◆ **WRITTEN REQUEST**: What is needed is an exact copy of the lines from the one containing "Reconstruct the object" to the one containing "glass_height = 439.2", both lines included, and no other lines.

Entries with model source code:

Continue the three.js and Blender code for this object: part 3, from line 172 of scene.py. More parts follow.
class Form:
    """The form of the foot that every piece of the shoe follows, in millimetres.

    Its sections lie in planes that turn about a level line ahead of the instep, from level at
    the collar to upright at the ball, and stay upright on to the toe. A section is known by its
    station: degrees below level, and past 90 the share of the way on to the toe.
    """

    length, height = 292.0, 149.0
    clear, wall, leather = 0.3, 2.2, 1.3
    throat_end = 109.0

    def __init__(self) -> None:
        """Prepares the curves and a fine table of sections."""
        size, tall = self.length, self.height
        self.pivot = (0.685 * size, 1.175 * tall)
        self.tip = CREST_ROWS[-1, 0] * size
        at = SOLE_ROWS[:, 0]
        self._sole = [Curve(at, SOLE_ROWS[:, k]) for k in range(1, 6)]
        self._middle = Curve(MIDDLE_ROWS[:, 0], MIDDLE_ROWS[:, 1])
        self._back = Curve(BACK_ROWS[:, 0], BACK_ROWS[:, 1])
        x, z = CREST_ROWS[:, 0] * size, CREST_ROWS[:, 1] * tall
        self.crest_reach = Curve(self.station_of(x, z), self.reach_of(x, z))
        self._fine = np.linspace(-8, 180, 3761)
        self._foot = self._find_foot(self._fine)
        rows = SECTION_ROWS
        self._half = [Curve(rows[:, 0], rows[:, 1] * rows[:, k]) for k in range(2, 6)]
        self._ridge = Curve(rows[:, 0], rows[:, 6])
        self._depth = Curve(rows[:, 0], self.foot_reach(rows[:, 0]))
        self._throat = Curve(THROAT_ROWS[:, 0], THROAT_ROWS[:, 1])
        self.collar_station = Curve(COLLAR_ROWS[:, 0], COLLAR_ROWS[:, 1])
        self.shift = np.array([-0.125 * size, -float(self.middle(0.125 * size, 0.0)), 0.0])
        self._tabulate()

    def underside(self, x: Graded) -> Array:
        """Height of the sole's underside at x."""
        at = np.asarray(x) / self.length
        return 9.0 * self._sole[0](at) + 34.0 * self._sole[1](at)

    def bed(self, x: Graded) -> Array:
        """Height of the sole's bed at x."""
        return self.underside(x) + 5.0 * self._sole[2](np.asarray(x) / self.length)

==

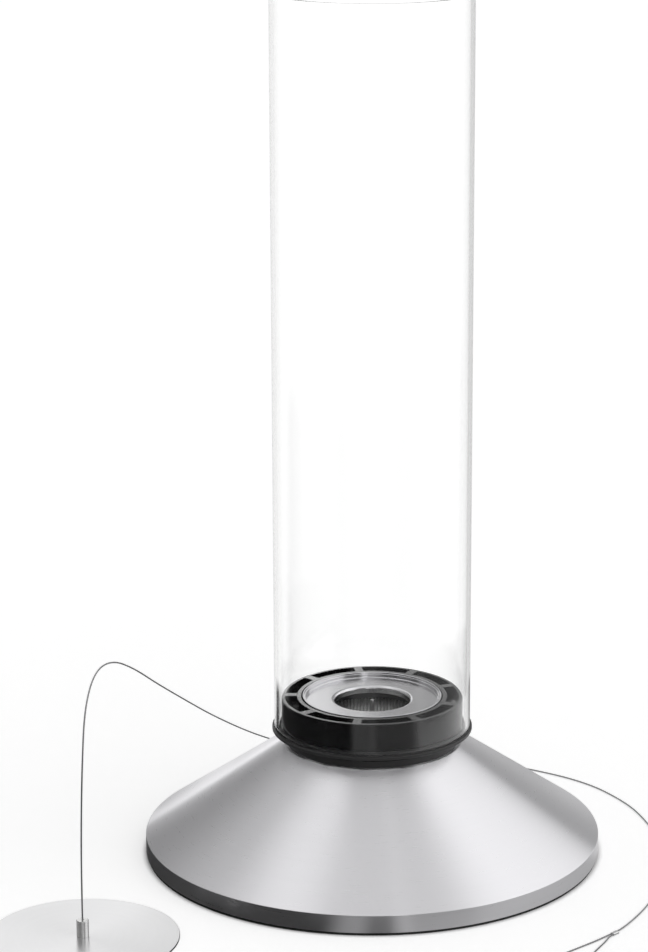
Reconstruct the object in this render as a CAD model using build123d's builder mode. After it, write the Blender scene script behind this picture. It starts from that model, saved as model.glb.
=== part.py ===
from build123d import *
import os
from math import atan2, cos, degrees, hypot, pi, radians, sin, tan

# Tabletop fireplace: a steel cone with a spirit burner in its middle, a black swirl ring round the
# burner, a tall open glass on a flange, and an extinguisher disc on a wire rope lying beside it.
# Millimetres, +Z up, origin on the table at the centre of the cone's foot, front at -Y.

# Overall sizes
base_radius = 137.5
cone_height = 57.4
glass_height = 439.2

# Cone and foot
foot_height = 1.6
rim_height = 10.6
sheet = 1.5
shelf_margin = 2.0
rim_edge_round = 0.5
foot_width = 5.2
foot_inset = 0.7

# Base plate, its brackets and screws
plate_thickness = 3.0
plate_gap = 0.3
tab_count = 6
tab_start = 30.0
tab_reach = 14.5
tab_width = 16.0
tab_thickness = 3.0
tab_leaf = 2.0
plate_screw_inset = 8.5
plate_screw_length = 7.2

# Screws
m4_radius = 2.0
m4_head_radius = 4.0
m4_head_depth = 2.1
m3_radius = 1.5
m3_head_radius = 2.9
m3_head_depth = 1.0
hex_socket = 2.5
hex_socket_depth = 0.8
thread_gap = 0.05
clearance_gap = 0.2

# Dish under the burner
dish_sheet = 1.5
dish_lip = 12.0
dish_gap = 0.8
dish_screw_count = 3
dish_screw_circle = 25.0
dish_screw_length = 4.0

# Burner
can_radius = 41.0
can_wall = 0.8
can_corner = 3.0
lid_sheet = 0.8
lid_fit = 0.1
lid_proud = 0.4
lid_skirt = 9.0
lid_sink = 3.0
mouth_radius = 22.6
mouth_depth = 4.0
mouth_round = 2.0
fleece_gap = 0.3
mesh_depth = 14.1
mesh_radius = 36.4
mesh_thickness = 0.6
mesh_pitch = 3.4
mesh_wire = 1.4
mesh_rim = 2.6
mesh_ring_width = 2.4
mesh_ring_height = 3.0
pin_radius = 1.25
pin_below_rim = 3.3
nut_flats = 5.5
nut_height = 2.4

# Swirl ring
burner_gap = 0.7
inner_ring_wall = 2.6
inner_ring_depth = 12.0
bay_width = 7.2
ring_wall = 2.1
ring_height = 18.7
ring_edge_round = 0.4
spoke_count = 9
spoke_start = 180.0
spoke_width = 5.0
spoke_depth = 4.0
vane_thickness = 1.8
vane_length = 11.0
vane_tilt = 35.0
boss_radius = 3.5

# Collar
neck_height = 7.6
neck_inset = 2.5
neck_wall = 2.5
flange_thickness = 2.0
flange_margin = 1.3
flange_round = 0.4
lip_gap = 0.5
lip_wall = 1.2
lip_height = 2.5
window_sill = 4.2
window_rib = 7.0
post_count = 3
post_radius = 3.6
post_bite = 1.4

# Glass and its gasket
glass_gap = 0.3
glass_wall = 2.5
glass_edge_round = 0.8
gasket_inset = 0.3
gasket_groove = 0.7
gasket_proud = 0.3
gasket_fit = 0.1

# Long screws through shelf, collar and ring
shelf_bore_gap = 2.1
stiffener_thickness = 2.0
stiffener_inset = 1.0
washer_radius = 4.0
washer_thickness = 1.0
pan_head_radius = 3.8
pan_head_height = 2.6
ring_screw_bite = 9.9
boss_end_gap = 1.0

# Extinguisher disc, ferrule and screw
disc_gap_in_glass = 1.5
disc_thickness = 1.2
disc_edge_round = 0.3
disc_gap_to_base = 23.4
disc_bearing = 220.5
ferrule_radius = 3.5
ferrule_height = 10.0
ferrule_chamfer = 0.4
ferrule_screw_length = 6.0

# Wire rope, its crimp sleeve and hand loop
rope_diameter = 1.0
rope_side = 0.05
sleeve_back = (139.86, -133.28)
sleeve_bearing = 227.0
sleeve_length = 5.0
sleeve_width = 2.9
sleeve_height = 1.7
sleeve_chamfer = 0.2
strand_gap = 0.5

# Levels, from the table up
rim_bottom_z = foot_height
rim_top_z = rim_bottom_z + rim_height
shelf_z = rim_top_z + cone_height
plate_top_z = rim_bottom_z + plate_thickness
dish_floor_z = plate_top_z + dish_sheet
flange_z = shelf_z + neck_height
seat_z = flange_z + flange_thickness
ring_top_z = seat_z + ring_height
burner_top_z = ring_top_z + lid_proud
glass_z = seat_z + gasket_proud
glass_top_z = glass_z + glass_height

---

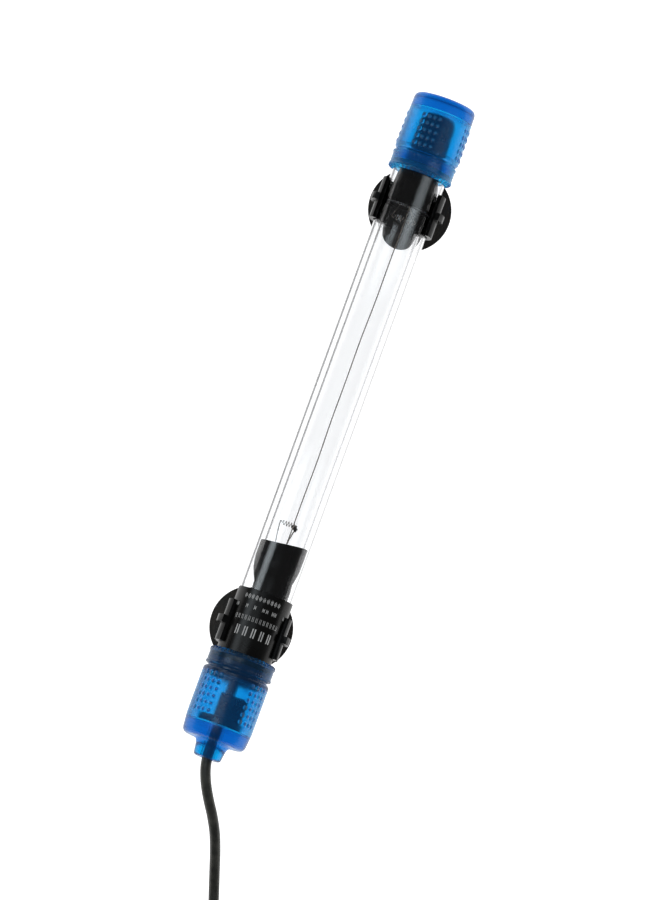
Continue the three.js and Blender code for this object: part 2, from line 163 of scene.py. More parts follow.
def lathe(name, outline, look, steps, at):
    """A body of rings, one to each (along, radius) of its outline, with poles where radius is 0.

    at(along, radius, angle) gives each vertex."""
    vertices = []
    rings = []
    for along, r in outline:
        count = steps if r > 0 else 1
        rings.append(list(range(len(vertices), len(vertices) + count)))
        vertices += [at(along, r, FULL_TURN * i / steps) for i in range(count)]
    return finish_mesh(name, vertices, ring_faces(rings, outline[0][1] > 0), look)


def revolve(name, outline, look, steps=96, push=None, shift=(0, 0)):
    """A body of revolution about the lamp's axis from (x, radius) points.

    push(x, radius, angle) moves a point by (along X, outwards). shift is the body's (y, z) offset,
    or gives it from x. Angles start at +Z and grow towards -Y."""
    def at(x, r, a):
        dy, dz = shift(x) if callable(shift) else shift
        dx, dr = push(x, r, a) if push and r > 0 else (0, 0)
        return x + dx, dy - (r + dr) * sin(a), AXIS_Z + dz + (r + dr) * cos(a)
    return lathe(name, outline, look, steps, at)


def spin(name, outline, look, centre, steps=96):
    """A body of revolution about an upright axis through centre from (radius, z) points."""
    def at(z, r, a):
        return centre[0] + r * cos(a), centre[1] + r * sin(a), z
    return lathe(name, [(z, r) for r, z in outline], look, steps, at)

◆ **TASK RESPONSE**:
Reconstruct the object in this render as a CAD model using build123d's builder mode. After it, write the Blender scene script behind this picture. It starts from that model, saved as model.glb.
=== part.py ===
from build123d import *
import os
from math import atan2, cos, degrees, hypot, pi, radians, sin, tan

# Tabletop fireplace: a steel cone with a spirit burner in its middle, a black swirl ring round the
# burner, a tall open glass on a flange, and an extinguisher disc on a wire rope lying beside it.
# Millimetres, +Z up, origin on the table at the centre of the cone's foot, front at -Y.

# Overall sizes
base_radius = 137.5
cone_height = 57.4
glass_height = 439.2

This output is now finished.